### Directions for this task
Return verbatim the inclusive range of lines running from the line that contains "joined = [(shell, additions, cuts)]" to the line that contains "bpy.context.scene.collection.objects.link(rigid_bodies[body])". Omit every other line.

BEGIN Source excerpt

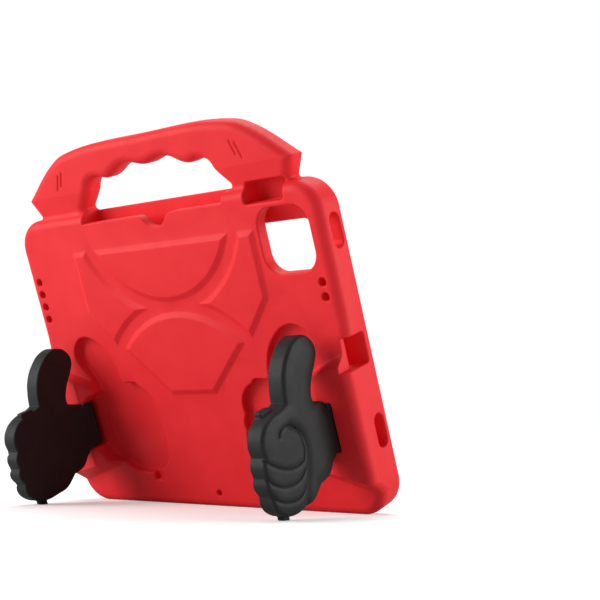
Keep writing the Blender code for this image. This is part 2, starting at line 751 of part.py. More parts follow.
def hinge_side_box(name, side, near, far, low, high, top, depth=RECESS_DEPTH - RECESS_EDGE):
    """A box cutter beside one hinge, from near to far inwards of its axis, and from depth up to top."""
    x = sorted((side * (HINGE_X - near), side * (HINGE_X - far)))
    return box(name, (x[0], low, -depth), (x[1], high, top))


def hinge_cutters(side, word):
    """What one stand needs in the foam: its recess, the notch for its root and foot, and the pin's bore."""
    outline = [(side * (HINGE_X - away), y, smooth) for away, y, smooth in stand_outline()]
    top = HUMP_RISE + CUT_PAST
    recess = plate(
        f"{word}_recess", [outline], -RECESS_DEPTH, top, edge=RECESS_EDGE, grow=RECESS_CLEARANCE,
        fineness=3, edge_steps=2,
    )
    reach = STAND_OUTER + NOTCH_CLEARANCE
    low = ARM_LOW - NOTCH_CLEARANCE
    high = ARM_HIGH + NOTCH_CLEARANCE
    depth = RECESS_DEPTH + NOTCH_DROP
    notch = hinge_side_box(f"{word}_notch", side, -reach, NOTCH_REACH, low, high, top + OVERLAP, depth)
    near = NUB_NEAR - RECESS_CLEARANCE
    far = NUB_FAR + RECESS_CLEARANCE
    low = (HINGE_RISE + NUB_NEAR) * math.tan(LEAN) - RECESS_CLEARANCE
    foot = hinge_side_box(f"{word}_foot_notch", side, near, far, low, NUB_SUNK, top - OVERLAP)
    near = LUG_NEAR - RECESS_CLEARANCE
    far = LUG_FAR + RECESS_CLEARANCE
    high = LUG_TOP + RECESS_CLEARANCE
    lug = hinge_side_box(f"{word}_lug_notch", side, near, far, LUG_BOTTOM, high, top - OVERLAP)
    bore = rod(
        f"{word}_pin_bore",
        PIN_RADIUS + PIN_CLEARANCE,
        ARM_LOW - PIN_BEARING - PIN_CLEARANCE,
        ARM_HIGH + PIN_BEARING + PIN_CLEARANCE,
        side * HINGE_X,
        HINGE_RISE,
    )
    return [recess, notch, foot, lug, bore]


def floor_height(mesh):
    """The lowest point of a mesh in the case frame, measured square to the floor."""
    return min(v.co.y * math.cos(LEAN) - v.co.z * math.sin(LEAN) for v in mesh.vertices)


def build():
    clear_scene()
    scene = bpy.context.scene
    parts = new_collection("kids_tablet_case", scene.collection)
    cutters = new_collection("cutters", scene.collection)
    additions = new_collection("shell_additions", cutters)
    cuts = new_collection("shell_cuts", cutters)
    foam = principled("red_foam", FOAM_RED, 0.55)
    plastic = principled("charcoal_plastic", STAND_CHARCOAL, 0.42)
    steel = principled("pin_steel", PIN_STEEL, 0.30, 1.0)

    frame = bpy.data.objects.new("case_frame", None)
    scene.collection.objects.link(frame)

    shell = plate("foam_shell", [body_outline()], -BODY_DEPTH, 0, edge=BODY_EDGE, edge_steps=5)
    floor = floor_height(shell.data)
    add_to(shell, parts, frame, foam)
    wing = wing_outline()
    added = [
        plate("handle", handle_outlines(), HANDLE_FRONT, HANDLE_BACK, edge=HANDLE_EDGE, edge_steps=4),
        hump("left_hump", -1),
        hump("right_hump", 1),
        panel("dish_panel", dish_outline()),
        panel("shield_panel", shield_outline()),
        panel("right_wing_panel", wing),
        panel("left_wing_panel", mirrored(wing)),
    ]
    for piece in added:
        add_to(piece, additions, frame)
    openings = pocket_cutters() + pen_slot_cutters() + back_cutters() + side_cutters()
    for side, word in ((-1, "left"), (1, "right")):
        openings += hinge_cutters(side, word)
    for piece in openings:
        add_to(piece, cuts, frame)

    joined = [(shell, additions, cuts)]
    for side, word in ((-1, "left"), (1, "right")):
        joined.append(make_stand(f"{word}_stand", side, plastic, parts, cutters, frame, floor))
        pin = rod(f"{word}_hinge_pin", PIN_RADIUS, ARM_LOW - PIN_BEARING, ARM_HIGH + PIN_BEARING, 0, 0)
        add_to(pin, parts, frame, steel)
        pin.location = (side * HINGE_X, 0, HINGE_RISE)

    for thing, gained, lost in joined:
        boolean(thing, "UNION", gained)
        boolean(thing, "DIFFERENCE", lost)
    stand_up(frame, parts, floor)


def stand_up(frame, parts, floor):
    """Leans the case back on its stands, on Z = 0 and centred on the origin."""
    frame.rotation_euler = (math.pi / 2 + LEAN, 0, 0)
    bpy.context.view_layer.update()
    graph = bpy.context.evaluated_depsgraph_get()
    depths = []
    for part in parts.objects:
        evaluated = part.evaluated_get(graph)
        mesh = evaluated.to_mesh()
        depths += [(evaluated.matrix_world @ v.co).y for v in mesh.vertices]
        evaluated.to_mesh_clear()
    frame.location = (0, -(min(depths) + max(depths)) / 2, -floor)


build()
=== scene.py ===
"""Looks of a child's foam tablet case with a handle and two folding, hand-shaped stands."""

import json
import math

import bpy
import numpy as np
import openvdb
from mathutils import Matrix, Vector

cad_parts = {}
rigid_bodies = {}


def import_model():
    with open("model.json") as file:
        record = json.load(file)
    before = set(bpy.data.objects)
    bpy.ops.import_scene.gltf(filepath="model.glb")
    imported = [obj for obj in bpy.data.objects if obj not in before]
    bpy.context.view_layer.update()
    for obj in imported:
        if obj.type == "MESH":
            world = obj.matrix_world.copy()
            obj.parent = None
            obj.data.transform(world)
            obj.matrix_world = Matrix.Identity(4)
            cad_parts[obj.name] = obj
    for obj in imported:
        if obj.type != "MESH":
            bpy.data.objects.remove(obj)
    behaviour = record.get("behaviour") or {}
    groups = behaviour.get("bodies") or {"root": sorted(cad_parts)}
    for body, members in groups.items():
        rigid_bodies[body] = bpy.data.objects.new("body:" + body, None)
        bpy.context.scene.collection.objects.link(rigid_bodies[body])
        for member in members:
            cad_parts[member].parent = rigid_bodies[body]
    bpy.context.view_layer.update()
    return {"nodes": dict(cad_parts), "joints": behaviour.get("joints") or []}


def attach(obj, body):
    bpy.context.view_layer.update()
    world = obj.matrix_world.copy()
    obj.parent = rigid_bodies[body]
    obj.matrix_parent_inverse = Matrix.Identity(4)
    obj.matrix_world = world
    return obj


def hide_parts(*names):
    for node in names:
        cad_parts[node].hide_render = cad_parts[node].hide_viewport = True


for leftover in list(bpy.data.objects):
    bpy.data.objects.remove(leftover)
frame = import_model()

# The case's own frame.
# The case leans back on its open stands. Its own x runs to the right as seen from behind, y up
# along its back and z straight out of its back face, and the hinge axes lie along y.
HINGE_X = 0.1118
HINGE_Y = 0.06125
HINGE_RISE = 0.0024

hinge = next(joint for joint in frame["joints"] if joint["name"] == "right_stand_hinge")
along_back = Vector(hinge["axis"]).normalized()
out_of_back = Vector((1, 0, 0)).cross(along_back)
turn = Matrix(((1, 0, 0), along_back, out_of_back)).transposed()
case_origin = Vector(hinge["pos_m"]) - turn @ Vector((HINGE_X, HINGE_Y, HINGE_RISE))
case_frame = Matrix.Translation(case_origin) @ turn.to_4x4()
LEAN_SLOPE = -out_of_back.z / along_back.z

# Foam shell.
# The tray, its raised back and the handle are one piece of closed-cell foam, moulded in one shot.
# Every edge is soft, because the foam doesn't fill the sharp corners of its tool.
FOAM_VOXEL = 0.0006
FOAM_MARGIN = 0.0030
FOAM_TRIANGLES = 190000
OVERLAP = 0.0010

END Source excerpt

### Task response
    joined = [(shell, additions, cuts)]
    for side, word in ((-1, "left"), (1, "right")):
        joined.append(make_stand(f"{word}_stand", side, plastic, parts, cutters, frame, floor))
        pin = rod(f"{word}_hinge_pin", PIN_RADIUS, ARM_LOW - PIN_BEARING, ARM_HIGH + PIN_BEARING, 0, 0)
        add_to(pin, parts, frame, steel)
        pin.location = (side * HINGE_X, 0, HINGE_RISE)

    for thing, gained, lost in joined:
        boolean(thing, "UNION", gained)
        boolean(thing, "DIFFERENCE", lost)
    stand_up(frame, parts, floor)


def stand_up(frame, parts, floor):
    """Leans the case back on its stands, on Z = 0 and centred on the origin."""
    frame.rotation_euler = (math.pi / 2 + LEAN, 0, 0)
    bpy.context.view_layer.update()
    graph = bpy.context.evaluated_depsgraph_get()
    depths = []
    for part in parts.objects:
        evaluated = part.evaluated_get(graph)
        mesh = evaluated.to_mesh()
        depths += [(evaluated.matrix_world @ v.co).y for v in mesh.vertices]
        evaluated.to_mesh_clear()
    frame.location = (0, -(min(depths) + max(depths)) / 2, -floor)


build()
=== scene.py ===
"""Looks of a child's foam tablet case with a handle and two folding, hand-shaped stands."""

import json
import math

import bpy
import numpy as np
import openvdb
from mathutils import Matrix, Vector

cad_parts = {}
rigid_bodies = {}


def import_model():
    with open("model.json") as file:
        record = json.load(file)
    before = set(bpy.data.objects)
    bpy.ops.import_scene.gltf(filepath="model.glb")
    imported = [obj for obj in bpy.data.objects if obj not in before]
    bpy.context.view_layer.update()
    for obj in imported:
        if obj.type == "MESH":
            world = obj.matrix_world.copy()
            obj.parent = None
            obj.data.transform(world)
            obj.matrix_world = Matrix.Identity(4)
            cad_parts[obj.name] = obj
    for obj in imported:
        if obj.type != "MESH":
            bpy.data.objects.remove(obj)
    behaviour = record.get("behaviour") or {}
    groups = behaviour.get("bodies") or {"root": sorted(cad_parts)}
    for body, members in groups.items():
        rigid_bodies[body] = bpy.data.objects.new("body:" + body, None)
        bpy.context.scene.collection.objects.link(rigid_bodies[body])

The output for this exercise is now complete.